WHAT NEEDS TO BE DONE:
Return exactly the listing's lines, from its first line to the line holding "rings: int = 70", ends included.

DATA SECTION:
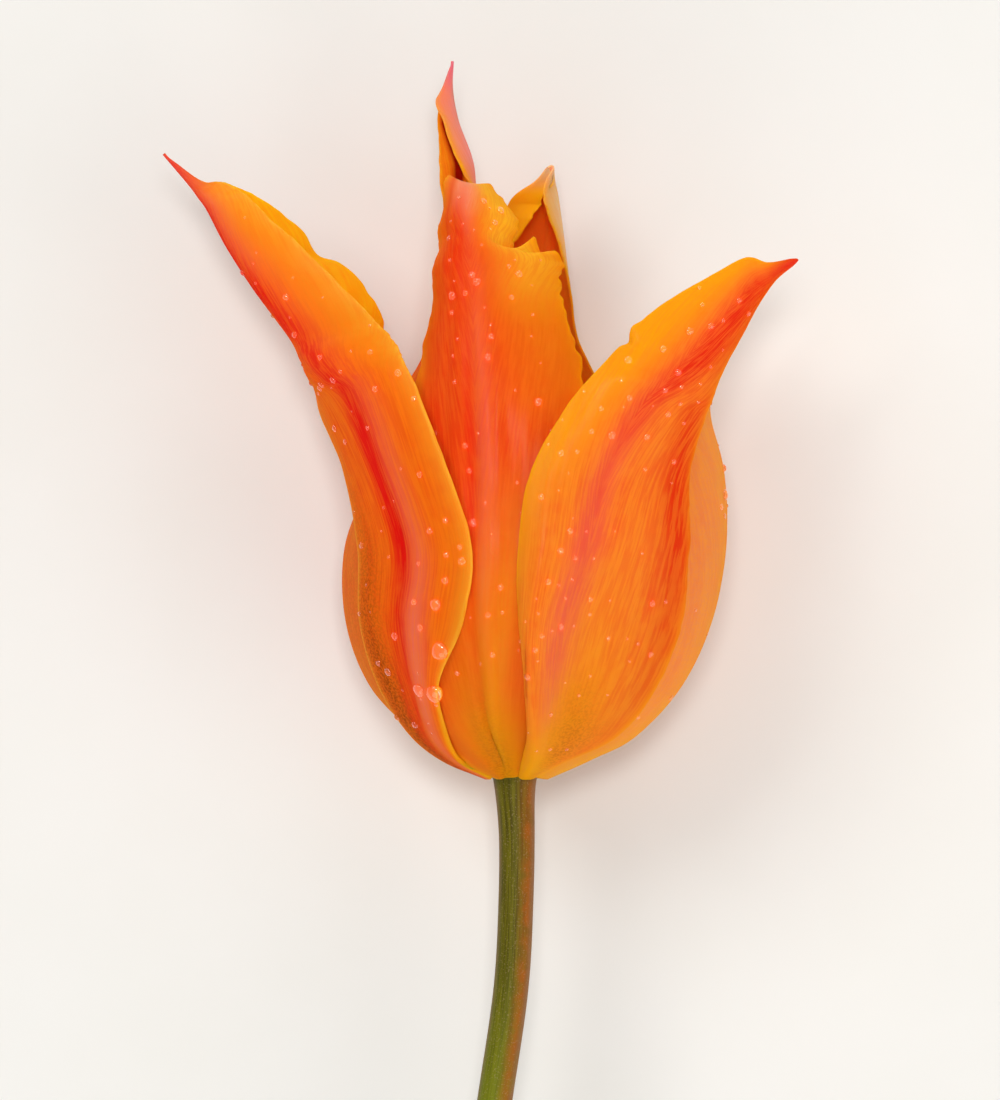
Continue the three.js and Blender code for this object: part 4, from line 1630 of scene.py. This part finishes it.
@dataclass
class Pistil:
    """The three-sided ovary under its stigma of three lobes."""

    height: float = 20.0
    ovary_radius: float = 3.0
    foot_radius: float = 1.7
    stigma_radius: float = 2.6
    stigma_lobe: float = 1.5
    corners: int = 72
    rings: int = 70

    def build(self) -> bpy.types.Object:
        """Builds the pistil: the radius follows a sine along the ovary, then opens into lobes.

        Returns:
            The pistil's object.
        """
        along = np.linspace(0.0, 1.0, self.rings)
        foot = RECEPTACLE_TOP + SEAT_GAP
        line = np.stack([BLOOM_LEAN * self.height * along, foot + self.height * along, 0 * along], -1)
        tube = Tube(line, self.corners)
        turn = ring_angles(self.corners)
        belly = np.sin(math.pi * np.minimum(along * 1.1, 1.0)) ** 0.8
        ovary = (self.foot_radius + (self.ovary_radius - self.foot_radius) * belly)[:, None]
        seam = 0.03 * np.exp(-((np.sin(1.5 * turn) / 0.15) ** 2))
        body = ovary * (1 + 0.08 * np.cos(3 * turn) - seam)
        crown = self.stigma_radius + self.stigma_lobe * np.cos(3 * turn) + 0.12 * np.cos(33 * turn)
        opened = smoothstep(along, 0.82, 0.93)[:, None]
        rounded = np.sqrt(np.maximum(1 - ((along - 0.95) / 0.051).clip(0, 1) ** 2, 0.02))[:, None]
        points = tube.points((body + (crown - body) * opened) * rounded)
        marks = {"rise": tube.per_point(smoothstep(along, 0.78, 0.9))}
        return build_object("pistil_fine", points, tube.faces(), marks)

    def dress(self, piece: bpy.types.Object) -> None:
        """Pale green ovary, cream stigma.

        Args:
            piece: the pistil's object.
        """
        skin = HeartSkin("#9DB45A", "#EFE0A4", 0.5, 0.5, 0.05)
        piece.data.materials.append(skin.material("ovary_skin_smooth"))
        declare(piece, "pistil")


@dataclass
class Stamens:
    """Six stamens in a ring: each a tapering filament that carries a long pollen sac."""

    count: int = 6
    ring: float = 2.75
    spread: float = 6.4
    first_azimuth: float = 14.0
    filament_length: float = 11.0
    filament_radius: float = 0.6
    filament_taper: float = 0.25
    filament_corners: int = 20
    filament_samples: int = 12
    anther_length: float = 11.0
    anther_end_radius: float = 0.3
    anther_bulge: float = 0.95
    anther_corners: int = 32
    anther_rings: int = 44

    def point(self, azimuth: float, radius: float, height: float) -> list[float]:
        """A point round the bloom's leaning axis, mm."""
        turn = math.radians(azimuth)
        return [BLOOM_LEAN * height + radius * math.sin(turn), height, radius * math.cos(turn)]

    def filament(self, number: int, azimuth: float) -> bpy.types.Object:
        """Builds a filament: it leans out from the ring and thins towards its top.

        Args:
            number: which stamen it is, from 1.
            azimuth: its direction round the bloom, degrees.

        Returns:
            The filament's object.
        """
        foot = RECEPTACLE_TOP + SEAT_GAP
        bend = self.ring + 0.45 * (self.spread - self.ring)
        route = np.array(
            [
                self.point(azimuth, self.ring, foot),
                self.point(azimuth, bend, foot + 0.4 * self.filament_length),
                self.point(azimuth, self.spread, foot + self.filament_length),
            ]
        )
        tube = Tube(stem_spline(route, self.filament_samples), self.filament_corners)
        along = np.linspace(0.0, 1.0, len(tube.line))
        points = tube.points(self.filament_radius - self.filament_taper * along)
        marks = {"rise": tube.per_point(along)}
        return build_object(f"filament_{number}_fine", points, tube.faces(), marks)

    def anther(self, number: int, azimuth: float) -> bpy.types.Object:
        """Builds a pollen sac: a long pod, grooved where its halves meet.

        Args:
            number: which stamen it is, from 1.
            azimuth: its direction round the bloom, degrees.

        Returns:
            The pollen sac's object.
        """
        shoulder = RECEPTACLE_TOP + 2 * SEAT_GAP + self.filament_length
        along = np.linspace(0.0, 1.0, self.anther_rings)
        low = np.array(self.point(azimuth, self.spread + 0.1, shoulder))
        high = np.array(self.point(azimuth, self.spread + 0.9, shoulder + self.anther_length))
        tube = Tube(low + (high - low) * along[:, None], self.anther_corners)
        turn = ring_angles(self.anther_corners)
        belly = self.anther_bulge * np.sin(math.pi * along) ** 0.4
        bulge = (self.anther_end_radius + belly)[:, None]
        groove = 0.16 * np.exp(-((np.cos(turn) / 0.22) ** 2))
        seam = 1 + 0.1 * np.cos(2 * turn) - groove
        marks = {"rise": tube.per_point(0.5 * along)}
        return build_object(f"anther_{number}_fine", tube.points(bulge * seam), tube.faces(), marks)

    def build(self) -> None:
        """Builds and dresses the six stamens."""
        stalk = HeartSkin("#E0CE6A", "#EBDD96", 0.5, 0.8, 0.03).material("filament_skin_smooth")
        pollen = HeartSkin("#3A2C20", "#6A5230", 0.9, 0.25, 0.12).material("anther_pollen_powdery")
        for number in range(1, self.count + 1):
            azimuth = self.first_azimuth + 360.0 * (number - 1) / self.count
            filament, anther = self.filament(number, azimuth), self.anther(number, azimuth)
            filament.data.materials.append(stalk)
            anther.data.materials.append(pollen)
            declare(filament, f"filament_{number}")
            declare(anther, f"anther_{number}")


# Water


@dataclass
class Drops:
    """Drops of water on the outer face of one petal: a few placed ones, each with its side, its
    place along the petal and its radius in mm, and many small ones scattered in a patch."""

    petal: Petal
    placed: tuple[Row, ...]
    scattered: int
    side_range: tuple[float, float]
    along_range: tuple[float, float]
    seed: int
    smallest: float = 0.16
    growth: float = 0.34  # how much bigger than the smallest a scattered drop may be, mm
    least_room: float = 0.8
    room: float = 3.6  # the widest gap that a drop may ask for, mm
    tries_each: int = 20
    plumpness: tuple[float, float] = (0.55, 0.8)  # height of a dome, as shares of its radius
    stretch: float = 0.3  # how much longer than wide the biggest drops may be
    lobing: float = 0.06
    rings: int = 4
    corners: int = 12
    sink: float = 0.1

    def spots(self) -> Array:
        """Side, along and radius of every drop: the placed ones, then a seeded draw that passes
        over each drop that would stand too close to one already there.

        Returns:
            One row for each drop.
        """
        draw = np.random.default_rng(self.seed)
        tries = self.tries_each * self.scattered
        side = draw.uniform(*self.side_range, tries)
        along = draw.uniform(*self.along_range, tries)
        radius = self.smallest + self.growth * draw.random(tries) ** 2.0
        small = np.stack([side, along, radius], axis=-1)
        room = draw.uniform(self.least_room, self.room, tries)
        chosen = [np.array(spot) for spot in self.placed]
        middles = [self.petal.sheet(spot[:1], spot[1:2])[0] for spot in chosen]
        for spot, middle, gap in zip(small, self.petal.sheet(side, along), room, strict=True):
            near = bool(middles) and np.linalg.norm(np.array(middles) - middle, axis=-1).min() < gap
            if not near and len(chosen) < self.scattered + len(self.placed):
                chosen.append(spot)
                middles.append(middle)
        return np.array(chosen)

    def build(self) -> bpy.types.Object:
        """Builds the drops: each a flattened dome, height times the root of 1 less the squared
        distance from its middle, a little longer down the petal, its foot sunk into the skin.

        Returns:
            One object holding all the drops of the petal.
        """
        side, along, radius = self.spots().T
        sheet = self.petal.sheet(side, along)
        out = outward(self.petal.sheet, side, along)
        centre = sheet + out * self.petal.half_thickness(side, along)[:, None]
        down = unit(sheet - self.petal.sheet(side, np.minimum(along + SLOPE_STEP, 1.0)))
        down = unit(down - out * (down * out).sum(axis=-1, keepdims=True))
        right = np.cross(down, out)
        draw = np.random.default_rng(self.seed + 1)
        stretch = 1.0 + self.stretch * draw.random(len(side)) * smoothstep(radius, 0.2, 0.9)
        wobble = draw.uniform(0, 2 * math.pi, len(side))
        plump = draw.uniform(*self.plumpness, len(side))
        turn = ring_angles(self.corners)
        lift = np.sin(np.linspace(0.0, math.pi / 2, self.rings + 1)[:-1])
        spread = np.sqrt(1.0 - lift**2)
        edge = radius[:, None] * (1 + self.lobing * np.cos(3 * turn + wobble[:, None]))
        reach = edge[:, None, :] * spread[None, :, None]
        x = reach * np.cos(turn)
        y = reach * np.sin(turn) * stretch[:, None, None]
        z = (plump * radius)[:, None, None] * lift[None, :, None] + 0 * x
        foot = np.stack([x[:, 0], y[:, 0], 0 * z[:, 0] - self.sink], axis=-1)[:, None]
        dome = np.concatenate([foot, np.stack([x, y, z], axis=-1)], axis=1)
        local = dome.reshape(len(side), -1, 3)
        crown = np.stack([0 * radius, 0 * radius, plump * radius], axis=-1)[:, None]
        base = np.stack([0 * radius, 0 * radius, 0 * radius - self.sink], axis=-1)[:, None]
        local = np.concatenate([local, crown, base], axis=1)
        axes = np.stack([right, down, out], axis=1)
        points = centre[:, None] + np.einsum("nki,nij->nkj", local, axes)
        repeats = [self.corners] * (self.rings + 1) + [1, 1]
        low = np.concatenate([[0.0], lift, [1.0, 0.0]]).repeat(repeats)
        # the foot mark darkens the colour towards each drop's rim: painted shade
        marks = {"foot": np.tile(1.0 - smoothstep(low, 0.0, 0.5), len(side))}
        name = f"drops_{self.petal.slot}"
        return build_object(name, points.reshape(-1, 3), self.faces(len(side)), marks)

    def faces(self, count: int) -> list[Array]:
        """The dome's grid, its crown and its foot, repeated for every drop.

        Args:
            count: how many drops.

        Returns:
            Arrays of vertex numbers, quads first.
        """
        size = (self.rings + 1) * self.corners + 2
        corner = np.arange(self.corners)
        ahead = (corner + 1) % self.corners
        top = self.rings * self.corners
        crown = np.stack([top + corner, top + ahead, np.full(self.corners, size - 2)], axis=-1)
        base = np.stack([ahead, corner, np.full(self.corners, size - 1)], axis=-1)
        grid = closed_grid_faces(self.rings + 1, self.corners)
        shift = (np.arange(count) * size)[:, None, None]
        return [(part[None] + shift).reshape(-1, part.shape[1]) for part in (grid, crown, base)]

    def dress(self, piece: bpy.types.Object, water: bpy.types.Material) -> None:
        """Makes the drops water and lets them ride on the flower.

        Args:
            piece: the petal's drops.
            water: the material that all drops share.
        """
        piece.data.materials.append(water)
        piece.visible_shadow = False  # so that the skin under a drop is lit, as through real water
        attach(piece, "root")
        log.info("%s: %d faces", piece.name, len(piece.data.polygons))


DROPS = (
    Drops(
        OUTER_LEFT,
        placed=(
            (0.62, 0.265, 0.7), (0.69, 0.286, 0.45), (0.69, 0.307, 0.35), (0.88, 0.302, 0.5),
            (0.87, 0.313, 0.35), (0.8, 0.222, 1.0), (0.87, 0.177, 0.95), (0.27, 0.181, 0.75),
            (0.43, 0.244, 0.4), (0.3, 0.267, 0.4), (0.53, 0.325, 0.4),
        ),
        scattered=75,
        side_range=(-0.97, 0.95),
        along_range=(0.1, 0.78),
        seed=101,
    ),
    Drops(INNER_FRONT, (), 70, side_range=(-0.5, 0.8), along_range=(0.2, 0.85), seed=202),
    Drops(OUTER_RIGHT, (), 80, side_range=(-0.95, 0.9), along_range=(0.12, 0.8), seed=303),
    Drops(
        INNER_RIGHT,
        placed=((-0.19, 0.52, 0.55), (-0.33, 0.505, 0.4)),
        scattered=20,
        side_range=(-0.6, 0.6),
        along_range=(0.2, 0.7),
        seed=404,
    ),
)


# The studio


class Lamp(Enum):
    """Soft lamps: where each stands, in metres, its side, its power in watts and its colour."""

    KEY = ((-0.42, 0.38, 0.75), 0.4, 2.9, "#FFFCF8")
    HIGH = ((0.0, 0.2, 2.0), 0.3, 12.4, "#FFFDFA")
    FILL = ((0.6, -0.35, 0.5), 0.8, 3.1, "#FFFDFA")
    FRONT = ((-0.15, -0.75, 0.4), 0.6, 1.8, "#FFFDFA")
    BACK = ((0.1, 0.75, 0.28), 0.5, 1.6, "#FFFCF8")


@dataclass
class Studio:
    """A plain pale floor, soft lamps and the camera that looks straight down on the bloom."""

    floor_half: float = 3.0
    lens: float = 800.0
    sensor: float = 36.0
    field_height: float = 0.121  # metres that the picture's height takes in
    focus_height: float = 0.025
    farthest: float = 20.0
    aim: tuple[float, float] = (-0.00395, -0.00025)
    sky: str = "#F4F3F0"
    sky_strength: float = 0.25

    def build(self) -> None:
        """Builds the floor, the lamps, the sky and the camera."""
        self.build_floor()
        for lamp in Lamp:
            self.build_lamp(lamp)
        world = bpy.data.worlds.new("studio_sky")
        world.use_nodes = True
        back = world.node_tree.nodes["Background"]
        back.inputs["Color"].default_value = linear(self.sky)
        back.inputs["Strength"].default_value = self.sky_strength
        bpy.context.scene.world = world
        bpy.context.scene.view_settings.view_transform = "Standard"
        self.build_camera()

    def build_floor(self) -> None:
        """One flat square that the flower lies on."""
        mesh = bpy.data.meshes.new("floor")
        h = self.floor_half
        mesh.from_pydata([(-h, -h, 0), (h, -h, 0), (h, h, 0), (-h, h, 0)], [], [(0, 1, 2, 3)])
        floor = bpy.data.objects.new("floor", mesh)
        bpy.context.scene.collection.objects.link(floor)
        floor.data.materials.append(PaleBoard().material())

    def build_lamp(self, lamp: Lamp) -> None:
        """A square area lamp that faces the bloom.

        Args:
            lamp: which of the lamps.
        """
        place, side, power, colour = lamp.value
        data = bpy.data.lights.new(f"lamp_{lamp.name.lower()}", "AREA")
        data.size = side
        data.energy = power
        data.color = linear(colour)[:3]
        light = bpy.data.objects.new(data.name, data)
        light.location = place
        light.rotation_euler = (-Vector(place)).to_track_quat("-Z", "Y").to_euler()
        bpy.context.scene.collection.objects.link(light)

    def build_camera(self) -> None:
        """Straight down, the bloom's tips towards the top of the picture."""
        data = bpy.data.cameras.new("camera")
        data.lens = self.lens
        data.sensor_width = self.sensor
        distance = self.lens * self.field_height / self.sensor
        data.clip_end = self.farthest
        camera = bpy.data.objects.new("camera", data)
        camera.location = (*self.aim, self.focus_height + distance)
        bpy.context.scene.collection.objects.link(camera)
        bpy.context.scene.camera = camera


def main() -> None:
    """Builds and dresses every piece, then the studio."""
    logging.basicConfig(level=logging.INFO, format="%(message)s")
    for petal in (OUTER_LEFT, INNER_FRONT, OUTER_RIGHT, INNER_RIGHT, OUTER_BACK, INNER_LEFT):
        petal.dress(petal.build())
    stem, pistil = Stem(), Pistil()
    stem.dress(stem.build())
    pistil.dress(pistil.build())
    Stamens().build()
    water = Water().material()
    for drops in DROPS:
        drops.dress(drops.build(), water)
    Studio().build()


if __name__ == "__main__":
    main()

FINISHED ANSWER:
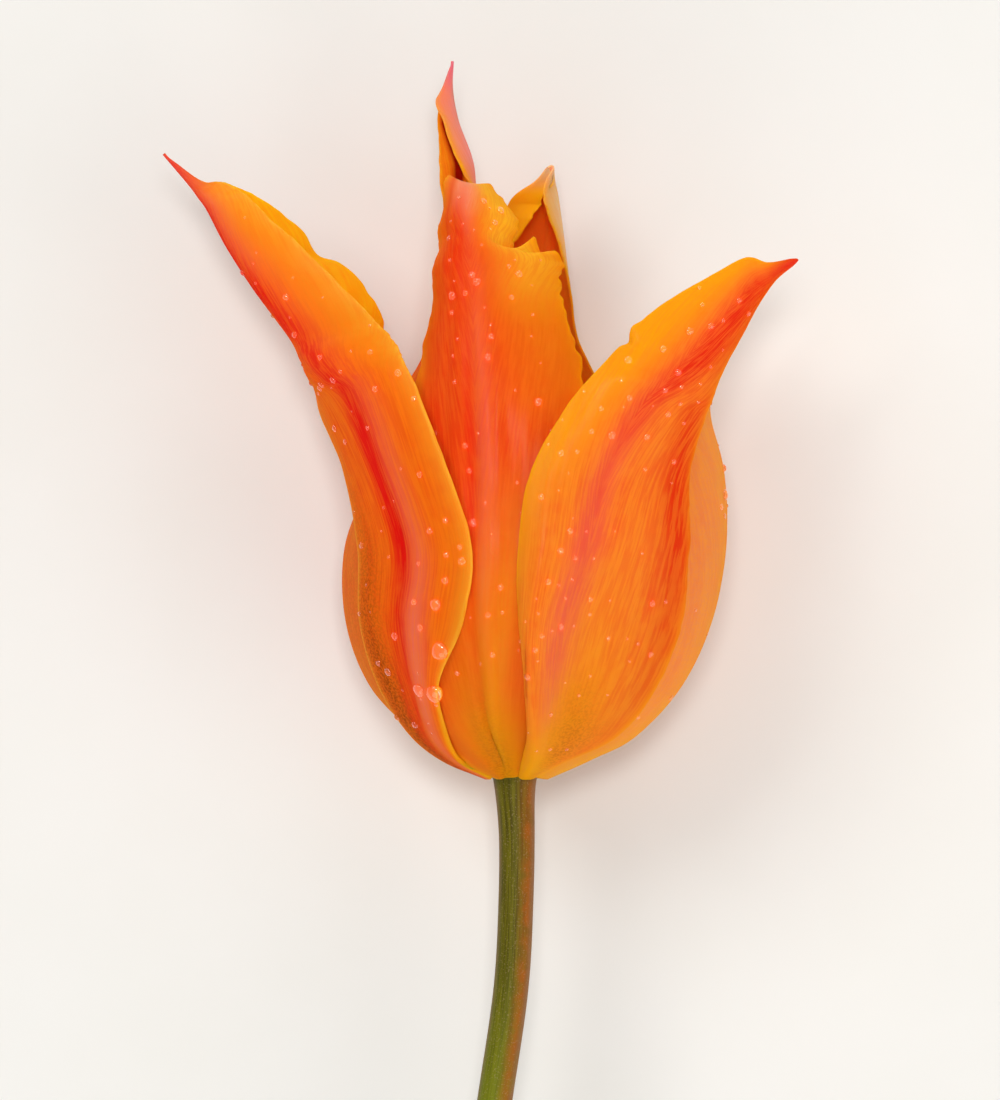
Continue the three.js and Blender code for this object: part 4, from line 1630 of scene.py. This part finishes it.
@dataclass
class Pistil:
    """The three-sided ovary under its stigma of three lobes."""

    height: float = 20.0
    ovary_radius: float = 3.0
    foot_radius: float = 1.7
    stigma_radius: float = 2.6
    stigma_lobe: float = 1.5
    corners: int = 72
    rings: int = 70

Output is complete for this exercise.